Esquire takes five pages to tell Wise Young’s story, tracing his history from mid-century Hong Kong and Japan, through Reed College, Woods Hole and New York University, to his tenure at Rutgers. The article details his accomplishments in medicine and chronicles the evolution of his dedication to curing the injured and afflicted in a manner marked by exceptional sensitivity and humanity.
Before coming to Rutgers, Young was director of neurosurgery research at New York University and part of the team that discovered high-dose methylprednisolone as the first effective therapy for spinal cord injuries. That 1990 work upended conventional wisdom that such injuries led to permanent damage, refocused research and opened new vistas of hope for the quarter-million Americans paralyzed by an injury to the spinal cord.
Today, the dream of therapies that restore function and feeling is becoming a reality, and Young is leading the search for cures. He sees stem cell research as an important pursuit that holds tremendous promise for treating and curing a host of devastating diseases and disorders, including spinal cord injury, and Alzheimer’s and Parkinson’s diseases.
Young is taking a leadership position at home and abroad in gathering support for stem cell research. He has carried his advocacy to patients and politicians in his home state and into the halls of Congress.
At the W.M. Keck Center for Collaborative Neuroscience at Rutgers, Young has assembled a team of researchers who collaborate with more than 100 laboratories worldwide in the search for cures. He recently embarked on an initiative to set up a network of more than a dozen spinal-trauma centers in China capable of performing state-of-the-art clinical trials.
“Our goal is to move promising therapies, including those based on stem cells, from the laboratory into clinical trial as quickly as possible,” Young said. “A cure is possible for spinal cord injuries, and collaboration is the means by which that goal can be reached.”
Young’s collaborative spirit fits well with the university’s institutional strategy. Rutgers scientists are engaged in more than 200 scientific collaborations, about 50 of which are international in nature.

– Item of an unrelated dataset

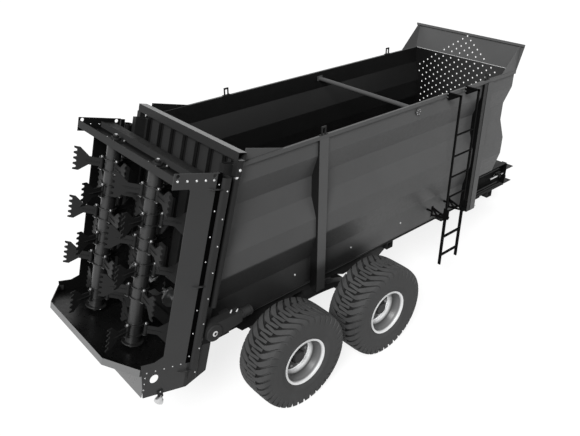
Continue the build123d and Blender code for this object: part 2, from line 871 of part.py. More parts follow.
def rotor(side, name):
    with BuildPart() as body:
        with BuildSketch(raked_deck(65, side * ROTOR_Y)):
            Circle(TUBE_R)
        extrude(amount=-1935)
        with BuildSketch(raked_deck(5, side * ROTOR_Y)):
            Circle(BEARING_R)
        extrude(amount=-2107)
        with BuildSketch(raked_deck(1985, side * ROTOR_Y)):
            Circle(115)
        extrude(amount=-15)
        for depth, turn in LEVELS:
            for offset in (-62, 62):
                with BuildSketch(raked_deck(depth + offset, side * ROTOR_Y)):
                    Circle(96)
                    with PolarLocations(SEAT_R, 3, start_angle=turn):
                        Circle(29)
                extrude(amount=5, both=True)
    save(body.part, f"rotor_tube_{name}")
    with BuildPart() as paddles:
        for depth, turn in LEVELS:
            for third in (0, 120, 240):
                level = raked_deck(depth, side * ROTOR_Y).location
                around = level * Rotation(0, 0, turn + third)
                with BuildSketch(Plane(around * Rotation(90, 0, 0))):
                    with BuildLine():
                        Polyline(*paddle_outline(), close=True)
                    make_face()
                extrude(amount=PADDLE_T / 2, both=True)
                with BuildSketch(Plane(around)):
                    with BuildLine():
                        Polyline((SEAT_R, -18), (270, -18), (345, 0), (270, 18), (SEAT_R, 18), close=True)
                    make_face()
                extrude(amount=4, both=True)
                with BuildSketch(Plane(around)):
                    with Locations((SEAT_R, 0)):
                        Circle(18.5)
                extrude(amount=57, both=True)
    save(paddles.part, f"rotor_paddles_{name}")


rotor(-1, "right")
rotor(1, "left")

# Rear door: folded panel under a box beam, lifted along the rear posts
DOOR_SHEET = 6
RIB_W = 50
RIB_H = 32
DOOR_RIBS = 7
with BuildPart() as door:
    with BuildSketch(raked_face(DOOR_T)):
        with Locations((0, -(DOOR_TOP + DOOR_BOTTOM) / 2)):
            Rectangle(2 * DOOR_HALF, DOOR_BOTTOM - DOOR_TOP)
    extrude(amount=DOOR_SHEET)
    with BuildSketch(raked_face(DOOR_T)):
        with Locations((0, -(DOOR_TOP + DOOR_BOTTOM) / 2)):
            with GridLocations(240, 0, DOOR_RIBS, 1):
                Rectangle(RIB_W, DOOR_BOTTOM - DOOR_TOP)
        with Locations((0, -DOOR_BOTTOM + 30)):
            Rectangle(1490, 60)
    extrude(amount=-RIB_H)
    with BuildSketch(raked_face(DOOR_T + DOOR_SHEET)):
        with Locations((0, -(DOOR_TOP + DOOR_BOTTOM - 60) / 2)):
            with GridLocations(240, 0, DOOR_RIBS, 1):
                Rectangle(RIB_W - 2 * DOOR_SHEET, DOOR_BOTTOM - DOOR_TOP - 60)
    extrude(amount=-RIB_H, mode=Mode.SUBTRACT)
    with BuildSketch(raked_side(BEAM_HALF)):
        with Locations((BEAM_T, -DOOR_TOP + BEAM_H / 2)):
            Rectangle(BEAM_W, BEAM_H)
            Rectangle(BEAM_W - 2 * DOOR_SHEET, BEAM_H - 2 * DOOR_SHEET, mode=Mode.SUBTRACT)
    extrude(amount=2 * BEAM_HALF)
save(door.part, "rear_door")

with BuildPart() as door_rods:
    for side in (-1, 1):
        with BuildSketch(raked_deck(DOOR_TOP, side * CYL_Y)):
            with Locations((CYL_T, 0)):
                Circle(ROD_R)
        extrude(amount=-1470)
        with BuildSketch(raked_deck(1280, side * CYL_Y)):
            with Locations((CYL_T, 0)):
                Circle(30 - SHAFT_GAP)
        extrude(amount=-30)
save(door_rods.part, "door_rods")

# Lift cylinders of the door
with BuildPart() as door_cylinders:
    for side in (-1, 1):
        with BuildSketch(raked_deck(20, side * CYL_Y)):
            with Locations((CYL_T, 0)):
                Circle(40)
                Circle(ROD_R + SHAFT_GAP, mode=Mode.SUBTRACT)
        extrude(amount=-50)
        with BuildSketch(raked_deck(70, side * CYL_Y)):
            with Locations((CYL_T, 0)):
                Circle(38)
                Circle(30, mode=Mode.SUBTRACT)
        extrude(amount=-1270)
        with BuildSketch(raked_deck(1340, side * CYL_Y)):
            with Locations((CYL_T, 0)):
                Circle(38)
        extrude(amount=-90)
        for s in (60, 1400):
            with BuildSketch(raked_deck(s, side * CYL_Y)):
                with Locations((CYL_T - 10, -side * 41)):
                    Rectangle(60, 18)
            extrude(amount=-50)
save(door_cylinders.part, "door_cylinders")

# Access ladder on the right wall: fixed upper part and folding lower part
LADDER_REAR = 3347
LADDER_W = 382
LADDER_X = (LADDER_REAR, LADDER_REAR + LADDER_W)
LADDER_Y = -1100
FOLD_Y = -1140
FOLD_Z = 1400
RUNG = 300
with BuildPart() as ladder_upper:
    for station in LADDER_X:
        with Locations((st(station), LADDER_Y, (1440 + 2760) / 2)):
            Box(26, 40, 2760 - 1440)
        inward = 1 if station == LADDER_X[0] else -1
        with Locations((st(station) - inward * 17, -1120, 1450)):
            Box(8, 90, 150)
        with BuildSketch(Plane.YZ.offset(st(station) - inward * 21)):
            with Locations((FOLD_Y, FOLD_Z)):
                Circle(8)
        extrude(amount=inward * 34)
        with Locations((st(station), -975, 1960)):
            Box(26, 210, 30)
        with BuildSketch(Plane.YZ.offset(st(station) - 13)):
            with BuildLine():
                Polyline((-1085, 2755), (-839.6, 2755), (-829.1, 2725), (-1085, 2725), close=True)
            make_face()
        extrude(amount=26)
    for i in range(4):
        with BuildSketch(Plane.YZ.offset(st(LADDER_X[0]) + 12)):
            with Locations((LADDER_Y, 1690 + i * RUNG)):
                Rectangle(30, 24)
        extrude(amount=LADDER_W - 24)
save(ladder_upper.part, "ladder_upper")

with BuildPart() as ladder_lower:
    for station in LADDER_X:
        inward = 1 if station == LADDER_X[0] else -1
        with Locations((st(station) + inward, LADDER_Y, (620 + 1415) / 2)):
            Box(20, 40, 1415 - 620)
        with BuildSketch(Plane.YZ.offset(st(station) - inward * 9)):
            with BuildLine():
                Polyline((-1115, 1415), (-1158, 1415), (-1158, 1385), (-1115, 1340), close=True)
            make_face()
            with Locations((FOLD_Y, FOLD_Z)):
                Circle(8 + PIN_GAP, mode=Mode.SUBTRACT)
        extrude(amount=inward * 20)
    for z in (1070, 770):
        with Locations((st(sum(LADDER_X) / 2), LADDER_Y, z)):
            Box(LADDER_W - 14, 30, 24)
save(ladder_lower.part, "ladder_lower")

# Round lamps under the rear corners
with BuildPart() as rear_lamps:
    for side in (-1, 1):
        with Locations((st(-1150), side * (FRAME_Y + PLATE_T + 4), 900)):
            Box(60, 8, 100)
        with BuildSketch(Plane.YZ.offset(st(-1190))):
            with Locations((side * 970, 838)):
                Circle(42)
        extrude(amount=65)
save(rear_lamps.part, "rear_lamps")
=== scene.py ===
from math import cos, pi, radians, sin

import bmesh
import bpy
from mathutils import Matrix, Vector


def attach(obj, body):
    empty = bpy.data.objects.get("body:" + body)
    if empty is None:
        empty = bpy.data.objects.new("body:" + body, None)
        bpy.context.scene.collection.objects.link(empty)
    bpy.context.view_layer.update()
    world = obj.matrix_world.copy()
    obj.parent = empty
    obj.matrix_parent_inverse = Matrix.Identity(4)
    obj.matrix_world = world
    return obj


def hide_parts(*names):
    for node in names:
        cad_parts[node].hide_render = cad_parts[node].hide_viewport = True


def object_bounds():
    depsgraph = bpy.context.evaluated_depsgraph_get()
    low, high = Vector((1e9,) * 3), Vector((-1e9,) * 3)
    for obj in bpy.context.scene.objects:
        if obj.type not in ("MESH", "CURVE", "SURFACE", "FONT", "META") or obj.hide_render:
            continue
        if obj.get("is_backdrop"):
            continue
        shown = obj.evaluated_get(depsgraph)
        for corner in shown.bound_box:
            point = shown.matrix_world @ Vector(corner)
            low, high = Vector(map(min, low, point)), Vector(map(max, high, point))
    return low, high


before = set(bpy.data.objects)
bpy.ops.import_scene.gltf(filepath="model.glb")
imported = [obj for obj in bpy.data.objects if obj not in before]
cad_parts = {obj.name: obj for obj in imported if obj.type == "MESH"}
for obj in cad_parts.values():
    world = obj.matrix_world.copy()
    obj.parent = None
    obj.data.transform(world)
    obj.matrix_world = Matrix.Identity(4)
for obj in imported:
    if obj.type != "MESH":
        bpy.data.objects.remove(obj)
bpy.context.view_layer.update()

# %% [markdown]
# # Dressing a manure spreader
# The solids of this towed spreader are already in the scene as a fixed frame, in metres, with +X towards
# the tractor and +Z up. This lesson adds what the solids leave out: paint, tyre bars, bolts, brackets,
# pipes, lamps and the light of a photo studio.

scene = bpy.context.scene
scene.view_settings.view_transform = "Standard"

# %% [markdown]
# ## Where things are
# The rear end leans with its top forwards, so its points are easiest to give as "so far forwards of the
# rotor axis, so far down it". Everything else is counted forwards from the hopper's rear top edge. The
# machine is nearly the same on both sides, so most pieces are drawn in a loop over the two sides.

# %% Stations along the machine and down the rotors
REAR_X = -2.590  # the hopper's rear top edge
LEAN = radians(15.5)
ROTOR_TOP = Vector((REAR_X - 0.585, 0.0, 3.150))  # between the rotors, level with the bearing plate
ROTOR_Y = 0.425  # each rotor axis from the middle
FORWARDS = Vector((cos(LEAN), 0, -sin(LEAN)))
DOWN = Vector((-sin(LEAN), 0, -cos(LEAN)))
UP = -DOWN


def station(x):
    return REAR_X + x


def leaning(forwards, down, y=0.0):
    point = ROTOR_TOP + FORWARDS * forwards + DOWN * down
    return Vector((point.x, y, point.z))


print("rotor foot:", tuple(round(v, 3) for v in leaning(0, 2.0, ROTOR_Y)))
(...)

Young practices what he calls “compassionate science,” focusing on the needs of patients. He personally involves himself with people who have sustained these injuries and their families, holding regular open-house evenings at the Keck Center, where they are updated on the latest research findings and the newest therapies. “Our science benefits people. At the entrance to the center are photographs that many people have sent to us. We have named this the Wall of Hope,” Young said. “It is an ever-present reminder that our work is grounded in human lives.”